Sam is not alone, however. Perhaps she alone yearns for the 1860s, but she is not alone in believing that a single facet of reality can provide—or destroy—her wellbeing.  How different is her delusion from so many complaints I hear all around me: If only I lived in a neighborhood in which people shared my political beliefs, then I’d be happy. If only I had a job at which people respected my contributions, then I’d be happy. If only I were married (or un-), then I’d be happy. If only I owned a treadmill, then I would exercise regularly, lose weight, attract attractive people, find an attractive spouse, give birth to attractive children, and be hired for that prestigious job I covet. Then I could feel good about myself. If only my apartment were large enough to fit a treadmill.

The chain of reasoning in these scenarios always involves fantastic leaps and a narrow selection of supporting actors and environments, but most of us, at some point in our lives, engage in the fantasy. It’s not that external factors do not affect our quality of life. Of course they do. Being a refugee or living in a war zone would, I imagine, destroy any sense of contentment. Hunger, poverty, illness, a bad work environment, and bad neighbors all diminish one’s quality of life. Altering these factors may well make life better. However, no change is going to extinguish all vestiges of discontent. No change.
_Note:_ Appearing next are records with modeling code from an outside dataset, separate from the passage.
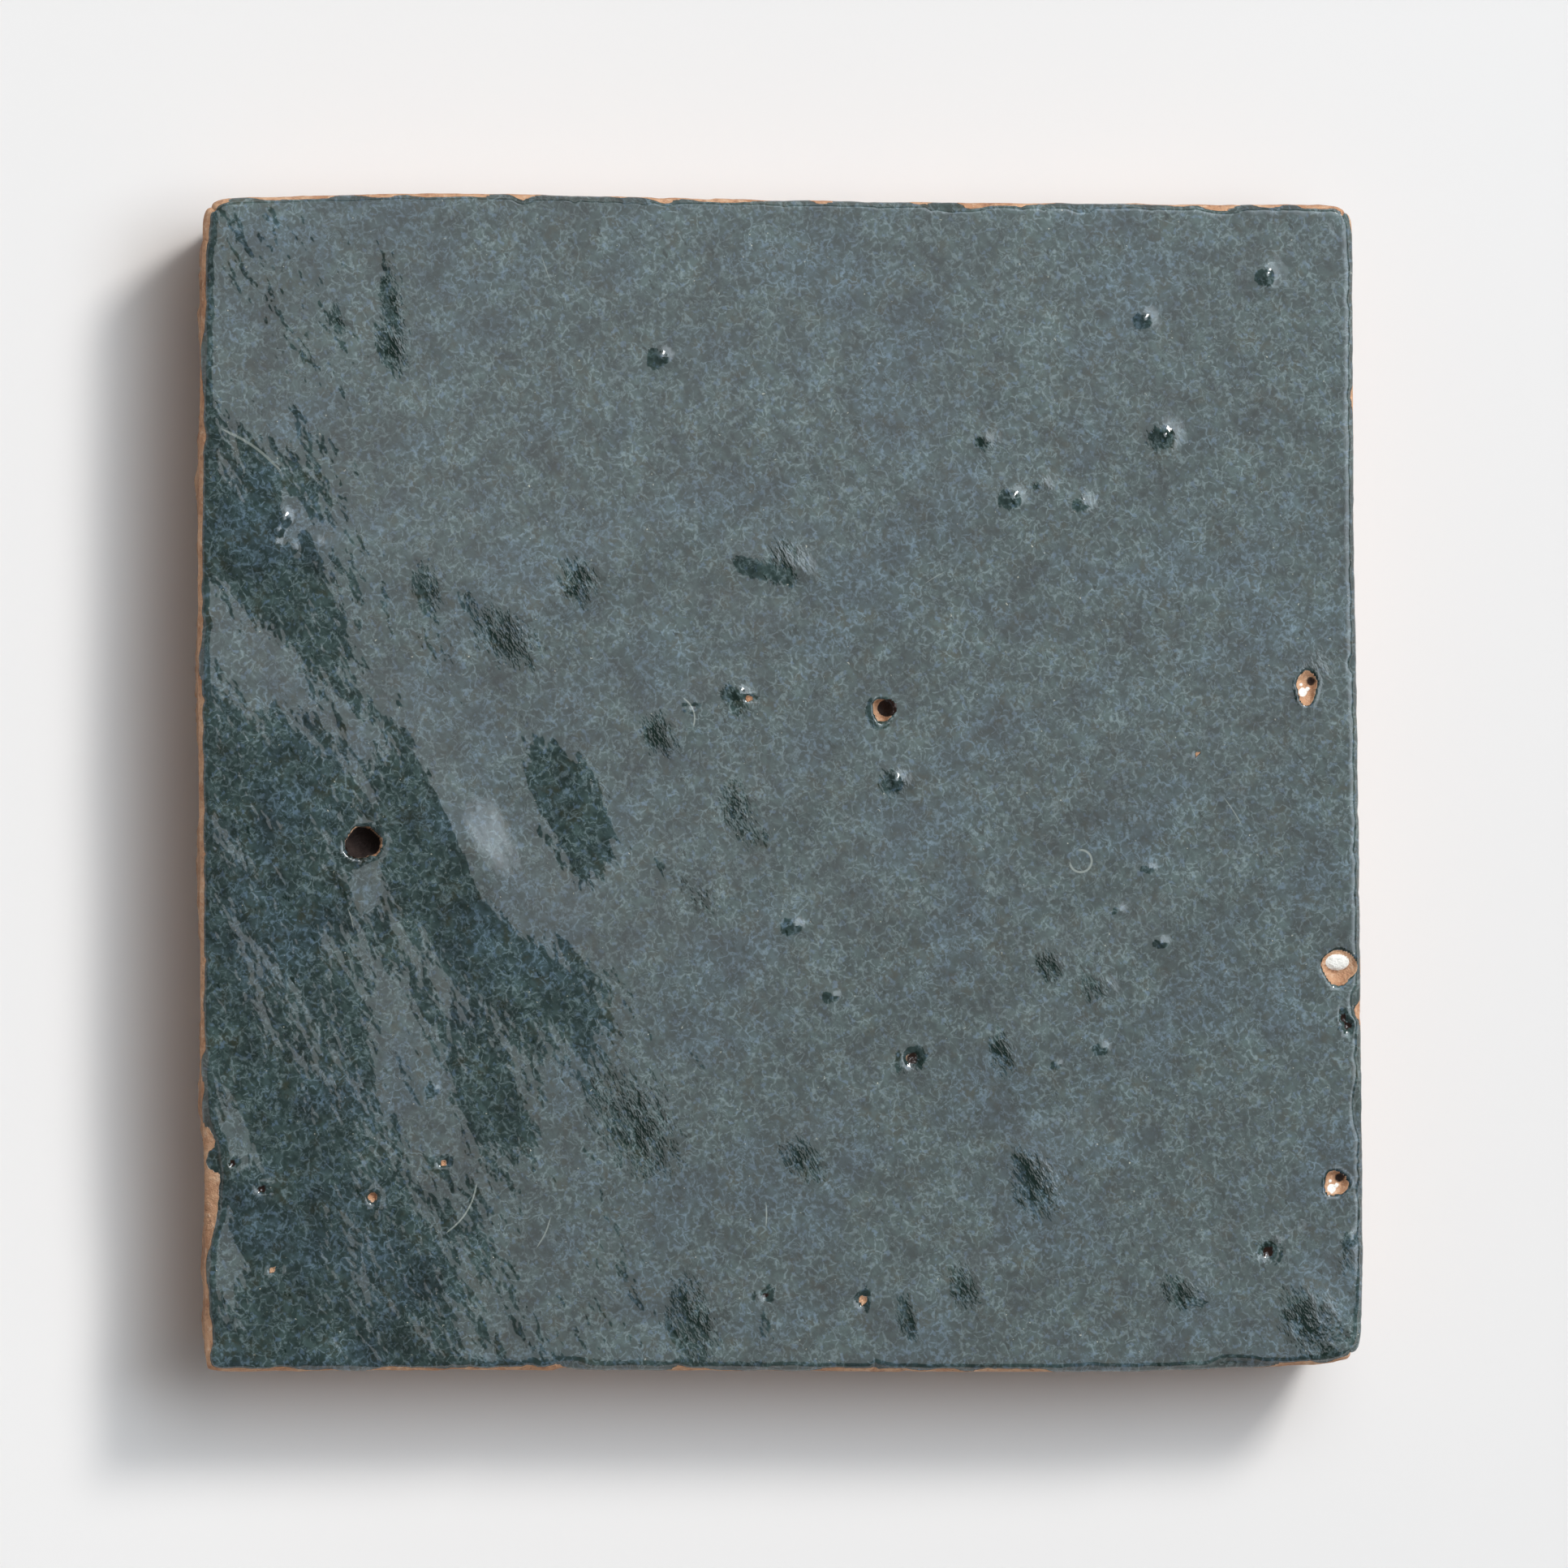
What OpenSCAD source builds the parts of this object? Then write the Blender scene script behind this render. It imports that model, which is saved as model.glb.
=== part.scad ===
// Zellige tile: one hand-cut square of terracotta with a fired glaze on its face.
// It lies on its flat back. The origin is at the middle of the back, +Z points up
// through the glazed face, and X and Y run along the two pairs of sides.
// Millimetres.

/* [Face] */
// Width over the outermost points of the sides, along X
face_w = 100.4; // [80:0.1:120]
// Length over the outermost points of the sides, along Y
face_l = 100.8; // [80:0.1:120]
// Thickness from the flat back to the mean level of the glaze
thickness = 12; // [9:0.1:18]

/* [Edge of the glaze] */
// Strip of bare clay that shows outside the glaze, all round
clay_strip = 0.4; // [0.1:0.05:1.2]
// Height over which that strip slopes down from the edge of the glaze
strip_h = 0.8; // [0.3:0.05:2]
// Width over which the glaze rolls down to its edge
roll_w = 0.7; // [0.3:0.1:2.5]
// Drop of the glaze across that roll
roll_drop = 0.22; // [0.1:0.02:1]
// Depth of the long chip in the glaze at the left side
chip_depth = 1; // [0:0.1:2.5]
// Half the length of that chip
chip_half = 4.6; // [2:0.1:10]

/* [Sides] */
// Height of the upright band of each side, under the bare strip
band_h = 4.5; // [2:0.1:6]
// How far the hand-cut sides draw in from that band down to the back
undercut = 1; // [0:0.1:3]
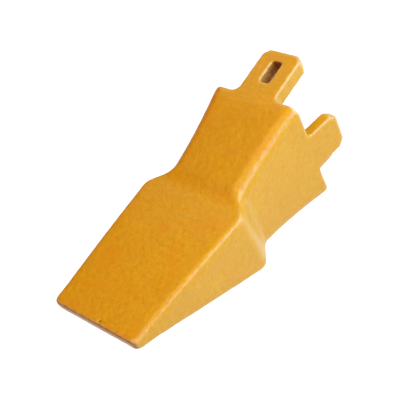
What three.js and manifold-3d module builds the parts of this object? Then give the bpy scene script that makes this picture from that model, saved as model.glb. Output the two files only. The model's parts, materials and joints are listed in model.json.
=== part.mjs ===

I’m thinking about this because I have failed, after years of effort, to convince Sam that her 1860s life is a chimera. No time or place will eliminate her adolescent angst, and no time or place will eliminate her impending adult angst. But then I ask myself, why would I expect any success with persuading her? Many neurotypical people I know live with similar delusions, and they are just as determined as she to blame their circumstances rather than their dispositions. Either far more people are neuro-atypical than we recognize, or typical behavior is far less rational than we acknowledge. It’s too bad that Sam is so normal.